• [Short problem]: Every line of the data must be copied exactly.

Object modeling scripts:

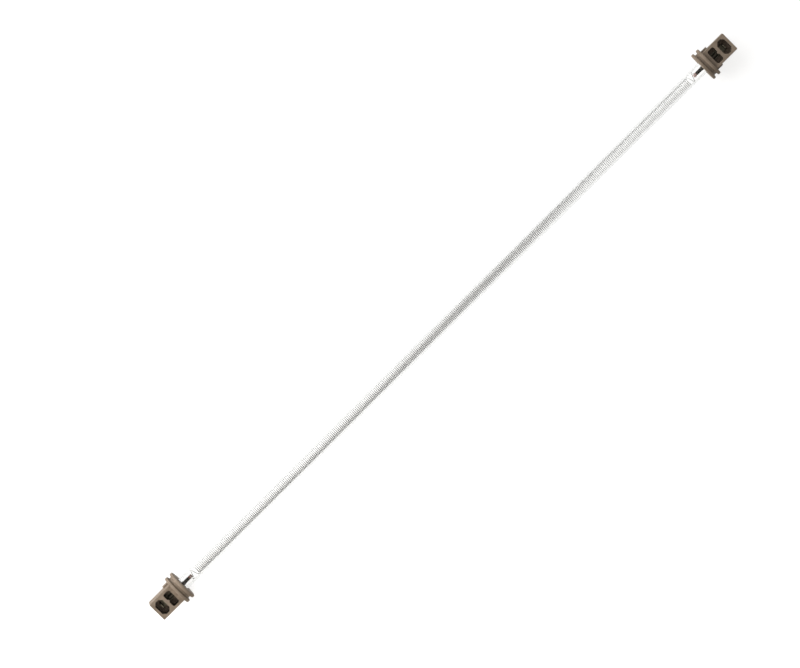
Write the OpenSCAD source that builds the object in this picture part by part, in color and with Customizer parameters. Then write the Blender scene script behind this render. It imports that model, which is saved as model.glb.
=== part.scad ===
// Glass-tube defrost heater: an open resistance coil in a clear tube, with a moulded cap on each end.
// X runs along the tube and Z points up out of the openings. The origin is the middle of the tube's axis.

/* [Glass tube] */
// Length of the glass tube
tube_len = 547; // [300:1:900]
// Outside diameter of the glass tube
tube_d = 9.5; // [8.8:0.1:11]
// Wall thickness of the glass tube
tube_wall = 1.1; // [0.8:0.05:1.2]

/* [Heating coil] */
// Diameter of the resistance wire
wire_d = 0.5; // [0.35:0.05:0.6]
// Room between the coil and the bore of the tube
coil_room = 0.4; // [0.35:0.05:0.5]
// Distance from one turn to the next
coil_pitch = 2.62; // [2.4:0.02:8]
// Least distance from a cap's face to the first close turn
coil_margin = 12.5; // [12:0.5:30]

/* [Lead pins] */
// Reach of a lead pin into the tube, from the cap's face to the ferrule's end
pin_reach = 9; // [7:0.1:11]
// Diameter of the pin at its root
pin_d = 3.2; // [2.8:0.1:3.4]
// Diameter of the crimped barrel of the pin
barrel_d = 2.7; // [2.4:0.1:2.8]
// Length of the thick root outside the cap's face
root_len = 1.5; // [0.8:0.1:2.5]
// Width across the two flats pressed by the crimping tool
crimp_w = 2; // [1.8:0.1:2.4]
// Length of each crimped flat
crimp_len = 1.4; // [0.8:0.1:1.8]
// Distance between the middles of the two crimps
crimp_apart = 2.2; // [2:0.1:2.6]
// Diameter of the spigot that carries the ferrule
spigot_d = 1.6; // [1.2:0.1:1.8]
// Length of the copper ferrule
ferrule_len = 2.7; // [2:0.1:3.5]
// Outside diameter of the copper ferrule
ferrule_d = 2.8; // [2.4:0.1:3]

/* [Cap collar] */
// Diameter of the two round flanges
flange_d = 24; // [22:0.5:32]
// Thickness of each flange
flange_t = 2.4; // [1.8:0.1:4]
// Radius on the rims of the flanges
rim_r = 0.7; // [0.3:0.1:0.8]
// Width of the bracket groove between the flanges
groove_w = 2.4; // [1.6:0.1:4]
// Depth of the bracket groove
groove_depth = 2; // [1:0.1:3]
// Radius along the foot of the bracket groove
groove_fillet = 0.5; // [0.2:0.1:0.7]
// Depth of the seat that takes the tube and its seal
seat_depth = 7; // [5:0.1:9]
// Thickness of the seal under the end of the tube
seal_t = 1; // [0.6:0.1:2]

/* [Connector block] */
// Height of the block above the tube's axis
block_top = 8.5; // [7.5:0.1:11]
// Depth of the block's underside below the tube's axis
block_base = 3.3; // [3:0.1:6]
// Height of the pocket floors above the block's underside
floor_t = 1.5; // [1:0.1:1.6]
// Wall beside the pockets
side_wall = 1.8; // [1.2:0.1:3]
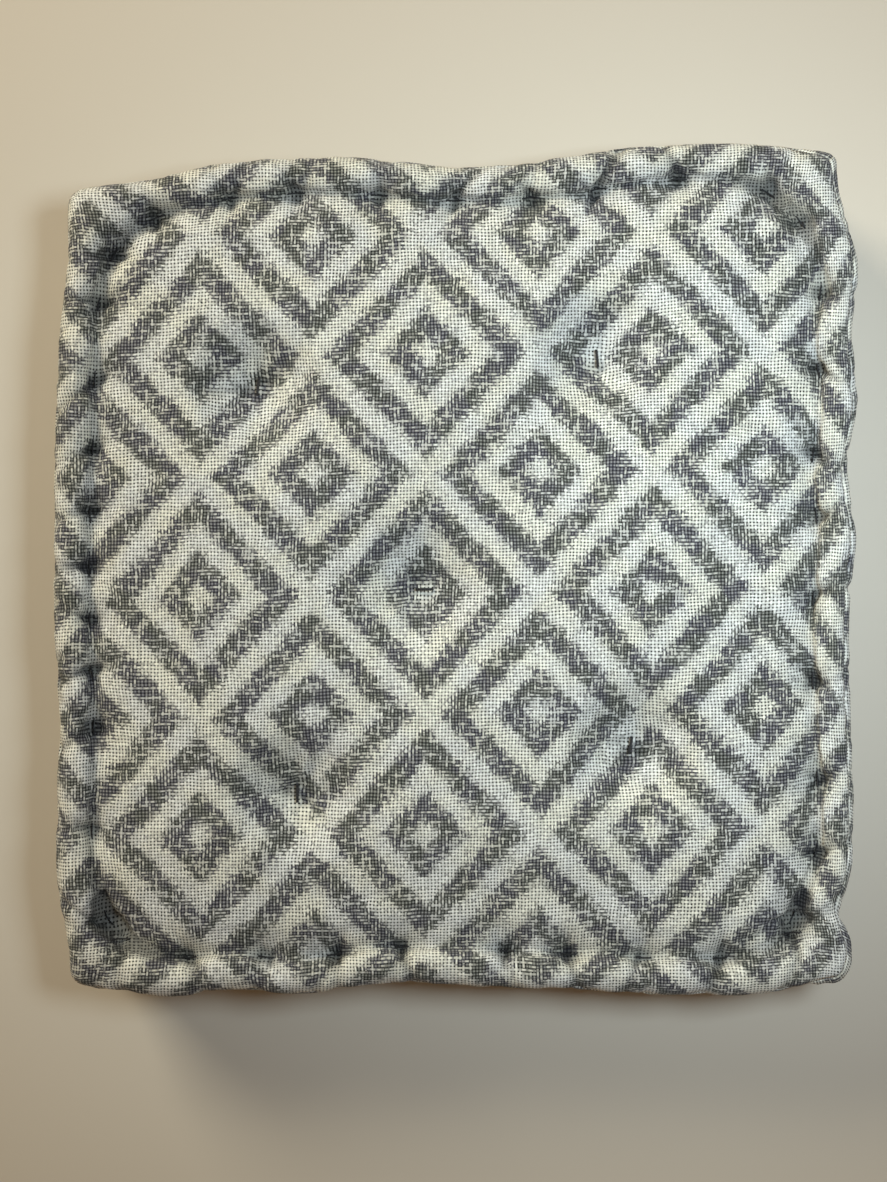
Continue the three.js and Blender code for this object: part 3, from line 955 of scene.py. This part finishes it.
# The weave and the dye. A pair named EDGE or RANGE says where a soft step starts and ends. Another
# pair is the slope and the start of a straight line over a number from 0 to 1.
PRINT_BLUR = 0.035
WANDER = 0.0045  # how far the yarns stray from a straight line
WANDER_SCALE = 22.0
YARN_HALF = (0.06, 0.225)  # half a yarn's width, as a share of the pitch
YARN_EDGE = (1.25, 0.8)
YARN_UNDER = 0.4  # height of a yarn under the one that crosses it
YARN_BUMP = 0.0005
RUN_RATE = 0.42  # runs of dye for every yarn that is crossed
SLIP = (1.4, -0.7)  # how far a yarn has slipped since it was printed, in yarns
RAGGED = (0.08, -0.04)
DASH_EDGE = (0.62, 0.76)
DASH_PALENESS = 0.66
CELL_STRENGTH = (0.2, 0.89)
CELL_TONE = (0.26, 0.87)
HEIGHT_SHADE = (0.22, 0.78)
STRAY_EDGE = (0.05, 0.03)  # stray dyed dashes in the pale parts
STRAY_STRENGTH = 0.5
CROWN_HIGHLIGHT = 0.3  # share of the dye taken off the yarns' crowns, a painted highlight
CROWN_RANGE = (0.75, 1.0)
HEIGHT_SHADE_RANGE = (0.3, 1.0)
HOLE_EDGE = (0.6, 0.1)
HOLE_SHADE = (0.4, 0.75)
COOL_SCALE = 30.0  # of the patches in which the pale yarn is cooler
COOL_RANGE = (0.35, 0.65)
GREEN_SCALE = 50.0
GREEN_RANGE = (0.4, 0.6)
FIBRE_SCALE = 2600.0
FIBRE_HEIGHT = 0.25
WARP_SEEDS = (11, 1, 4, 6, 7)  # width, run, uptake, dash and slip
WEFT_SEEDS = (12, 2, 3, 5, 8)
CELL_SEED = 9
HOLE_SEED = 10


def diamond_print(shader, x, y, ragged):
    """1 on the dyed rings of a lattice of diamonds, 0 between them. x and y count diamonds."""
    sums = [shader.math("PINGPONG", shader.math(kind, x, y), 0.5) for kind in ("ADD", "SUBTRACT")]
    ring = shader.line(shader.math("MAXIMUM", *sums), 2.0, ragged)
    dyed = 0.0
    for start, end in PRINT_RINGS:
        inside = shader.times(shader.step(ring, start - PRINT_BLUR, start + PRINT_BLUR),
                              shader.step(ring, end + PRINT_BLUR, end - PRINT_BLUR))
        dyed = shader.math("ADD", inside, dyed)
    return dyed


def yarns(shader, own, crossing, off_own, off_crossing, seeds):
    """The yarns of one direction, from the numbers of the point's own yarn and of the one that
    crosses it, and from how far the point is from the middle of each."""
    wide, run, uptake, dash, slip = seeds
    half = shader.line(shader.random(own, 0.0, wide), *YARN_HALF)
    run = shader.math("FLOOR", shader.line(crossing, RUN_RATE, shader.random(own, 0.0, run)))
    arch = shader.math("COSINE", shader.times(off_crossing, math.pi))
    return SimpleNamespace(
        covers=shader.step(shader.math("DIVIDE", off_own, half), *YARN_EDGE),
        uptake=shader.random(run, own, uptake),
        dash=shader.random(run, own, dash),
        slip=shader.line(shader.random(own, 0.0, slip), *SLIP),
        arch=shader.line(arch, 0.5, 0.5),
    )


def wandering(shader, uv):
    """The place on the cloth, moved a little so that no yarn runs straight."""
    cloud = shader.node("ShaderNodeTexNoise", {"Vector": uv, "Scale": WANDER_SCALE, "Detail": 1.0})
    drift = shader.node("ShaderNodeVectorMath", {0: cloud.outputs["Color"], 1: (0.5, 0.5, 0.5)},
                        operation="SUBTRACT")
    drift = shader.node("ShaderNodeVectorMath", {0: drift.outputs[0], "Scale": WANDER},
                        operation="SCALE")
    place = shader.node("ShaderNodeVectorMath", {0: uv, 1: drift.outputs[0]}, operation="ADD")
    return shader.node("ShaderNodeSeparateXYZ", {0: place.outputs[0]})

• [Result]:
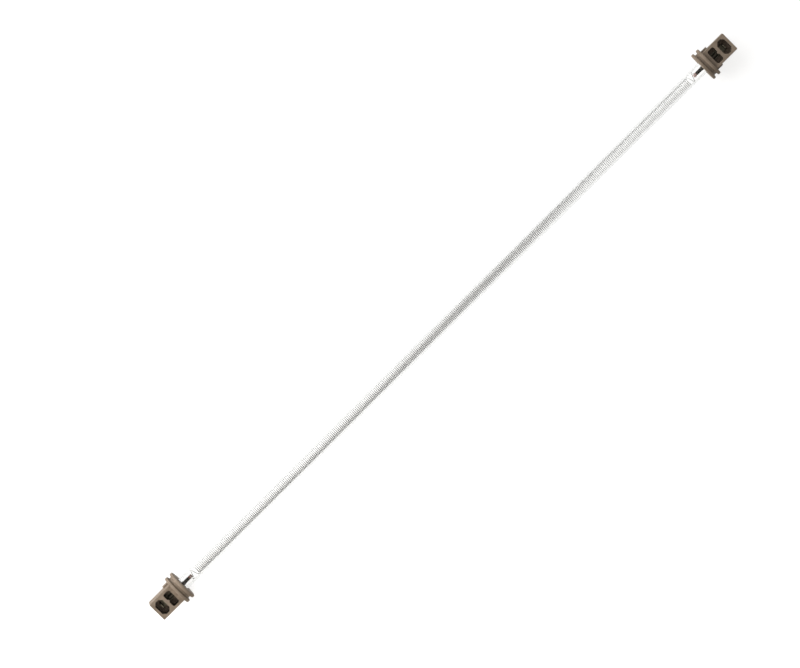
Write the OpenSCAD source that builds the object in this picture part by part, in color and with Customizer parameters. Then write the Blender scene script behind this render. It imports that model, which is saved as model.glb.
=== part.scad ===
// Glass-tube defrost heater: an open resistance coil in a clear tube, with a moulded cap on each end.
// X runs along the tube and Z points up out of the openings. The origin is the middle of the tube's axis.

/* [Glass tube] */
// Length of the glass tube
tube_len = 547; // [300:1:900]
// Outside diameter of the glass tube
tube_d = 9.5; // [8.8:0.1:11]
// Wall thickness of the glass tube
tube_wall = 1.1; // [0.8:0.05:1.2]

/* [Heating coil] */
// Diameter of the resistance wire
wire_d = 0.5; // [0.35:0.05:0.6]
// Room between the coil and the bore of the tube
coil_room = 0.4; // [0.35:0.05:0.5]
// Distance from one turn to the next
coil_pitch = 2.62; // [2.4:0.02:8]
// Least distance from a cap's face to the first close turn
coil_margin = 12.5; // [12:0.5:30]

/* [Lead pins] */
// Reach of a lead pin into the tube, from the cap's face to the ferrule's end
pin_reach = 9; // [7:0.1:11]
// Diameter of the pin at its root
pin_d = 3.2; // [2.8:0.1:3.4]
// Diameter of the crimped barrel of the pin
barrel_d = 2.7; // [2.4:0.1:2.8]
// Length of the thick root outside the cap's face
root_len = 1.5; // [0.8:0.1:2.5]
// Width across the two flats pressed by the crimping tool
crimp_w = 2; // [1.8:0.1:2.4]
// Length of each crimped flat
crimp_len = 1.4; // [0.8:0.1:1.8]
// Distance between the middles of the two crimps
crimp_apart = 2.2; // [2:0.1:2.6]
// Diameter of the spigot that carries the ferrule
spigot_d = 1.6; // [1.2:0.1:1.8]
// Length of the copper ferrule
ferrule_len = 2.7; // [2:0.1:3.5]
// Outside diameter of the copper ferrule
ferrule_d = 2.8; // [2.4:0.1:3]

/* [Cap collar] */
// Diameter of the two round flanges
flange_d = 24; // [22:0.5:32]
// Thickness of each flange
flange_t = 2.4; // [1.8:0.1:4]
// Radius on the rims of the flanges
rim_r = 0.7; // [0.3:0.1:0.8]
// Width of the bracket groove between the flanges
groove_w = 2.4; // [1.6:0.1:4]
// Depth of the bracket groove
groove_depth = 2; // [1:0.1:3]
// Radius along the foot of the bracket groove
groove_fillet = 0.5; // [0.2:0.1:0.7]
// Depth of the seat that takes the tube and its seal
seat_depth = 7; // [5:0.1:9]
// Thickness of the seal under the end of the tube
seal_t = 1; // [0.6:0.1:2]

/* [Connector block] */
// Height of the block above the tube's axis
block_top = 8.5; // [7.5:0.1:11]
// Depth of the block's underside below the tube's axis
block_base = 3.3; // [3:0.1:6]
// Height of the pocket floors above the block's underside
floor_t = 1.5; // [1:0.1:1.6]
// Wall beside the pockets
side_wall = 1.8; // [1.2:0.1:3]
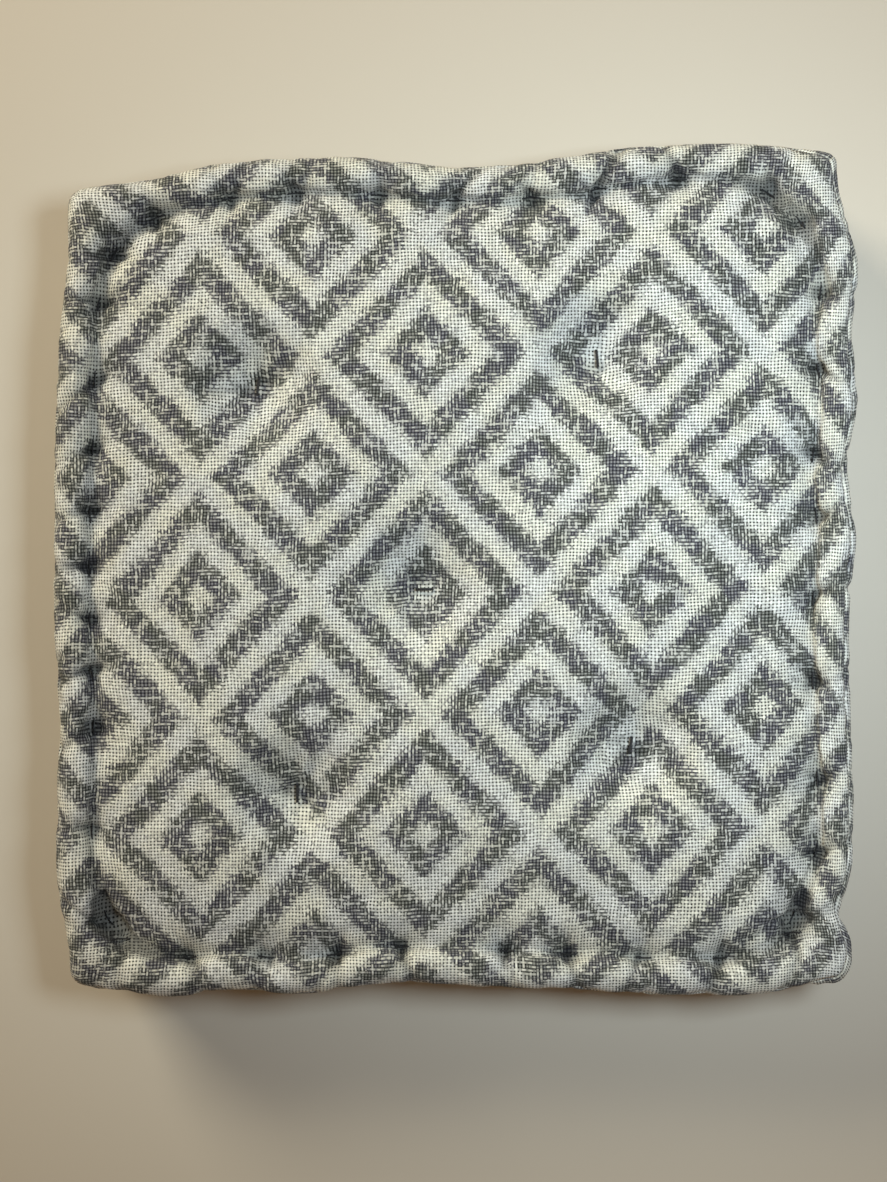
Continue the three.js and Blender code for this object: part 3, from line 955 of scene.py. This part finishes it.
# The weave and the dye. A pair named EDGE or RANGE says where a soft step starts and ends. Another
# pair is the slope and the start of a straight line over a number from 0 to 1.
PRINT_BLUR = 0.035
WANDER = 0.0045  # how far the yarns stray from a straight line
WANDER_SCALE = 22.0
YARN_HALF = (0.06, 0.225)  # half a yarn's width, as a share of the pitch
YARN_EDGE = (1.25, 0.8)
YARN_UNDER = 0.4  # height of a yarn under the one that crosses it
YARN_BUMP = 0.0005
RUN_RATE = 0.42  # runs of dye for every yarn that is crossed
SLIP = (1.4, -0.7)  # how far a yarn has slipped since it was printed, in yarns
RAGGED = (0.08, -0.04)
DASH_EDGE = (0.62, 0.76)
DASH_PALENESS = 0.66
CELL_STRENGTH = (0.2, 0.89)
CELL_TONE = (0.26, 0.87)
HEIGHT_SHADE = (0.22, 0.78)
STRAY_EDGE = (0.05, 0.03)  # stray dyed dashes in the pale parts
STRAY_STRENGTH = 0.5
CROWN_HIGHLIGHT = 0.3  # share of the dye taken off the yarns' crowns, a painted highlight
CROWN_RANGE = (0.75, 1.0)
HEIGHT_SHADE_RANGE = (0.3, 1.0)
HOLE_EDGE = (0.6, 0.1)
HOLE_SHADE = (0.4, 0.75)
COOL_SCALE = 30.0  # of the patches in which the pale yarn is cooler
COOL_RANGE = (0.35, 0.65)
GREEN_SCALE = 50.0
GREEN_RANGE = (0.4, 0.6)
FIBRE_SCALE = 2600.0
FIBRE_HEIGHT = 0.25
WARP_SEEDS = (11, 1, 4, 6, 7)  # width, run, uptake, dash and slip
WEFT_SEEDS = (12, 2, 3, 5, 8)
CELL_SEED = 9
HOLE_SEED = 10


def diamond_print(shader, x, y, ragged):
    """1 on the dyed rings of a lattice of diamonds, 0 between them. x and y count diamonds."""
    sums = [shader.math("PINGPONG", shader.math(kind, x, y), 0.5) for kind in ("ADD", "SUBTRACT")]
    ring = shader.line(shader.math("MAXIMUM", *sums), 2.0, ragged)
    dyed = 0.0
    for start, end in PRINT_RINGS:
        inside = shader.times(shader.step(ring, start - PRINT_BLUR, start + PRINT_BLUR),
                              shader.step(ring, end + PRINT_BLUR, end - PRINT_BLUR))
        dyed = shader.math("ADD", inside, dyed)
    return dyed


def yarns(shader, own, crossing, off_own, off_crossing, seeds):
    """The yarns of one direction, from the numbers of the point's own yarn and of the one that
    crosses it, and from how far the point is from the middle of each."""
    wide, run, uptake, dash, slip = seeds
    half = shader.line(shader.random(own, 0.0, wide), *YARN_HALF)
    run = shader.math("FLOOR", shader.line(crossing, RUN_RATE, shader.random(own, 0.0, run)))
    arch = shader.math("COSINE", shader.times(off_crossing, math.pi))
    return SimpleNamespace(
        covers=shader.step(shader.math("DIVIDE", off_own, half), *YARN_EDGE),
        uptake=shader.random(run, own, uptake),
        dash=shader.random(run, own, dash),
        slip=shader.line(shader.random(own, 0.0, slip), *SLIP),
        arch=shader.line(arch, 0.5, 0.5),
    )


def wandering(shader, uv):
    """The place on the cloth, moved a little so that no yarn runs straight."""
    cloud = shader.node("ShaderNodeTexNoise", {"Vector": uv, "Scale": WANDER_SCALE, "Detail": 1.0})
    drift = shader.node("ShaderNodeVectorMath", {0: cloud.outputs["Color"], 1: (0.5, 0.5, 0.5)},
                        operation="SUBTRACT")
    drift = shader.node("ShaderNodeVectorMath", {0: drift.outputs[0], "Scale": WANDER},
                        operation="SCALE")
    place = shader.node("ShaderNodeVectorMath", {0: uv, 1: drift.outputs[0]}, operation="ADD")
    return shader.node("ShaderNodeSeparateXYZ", {0: place.outputs[0]})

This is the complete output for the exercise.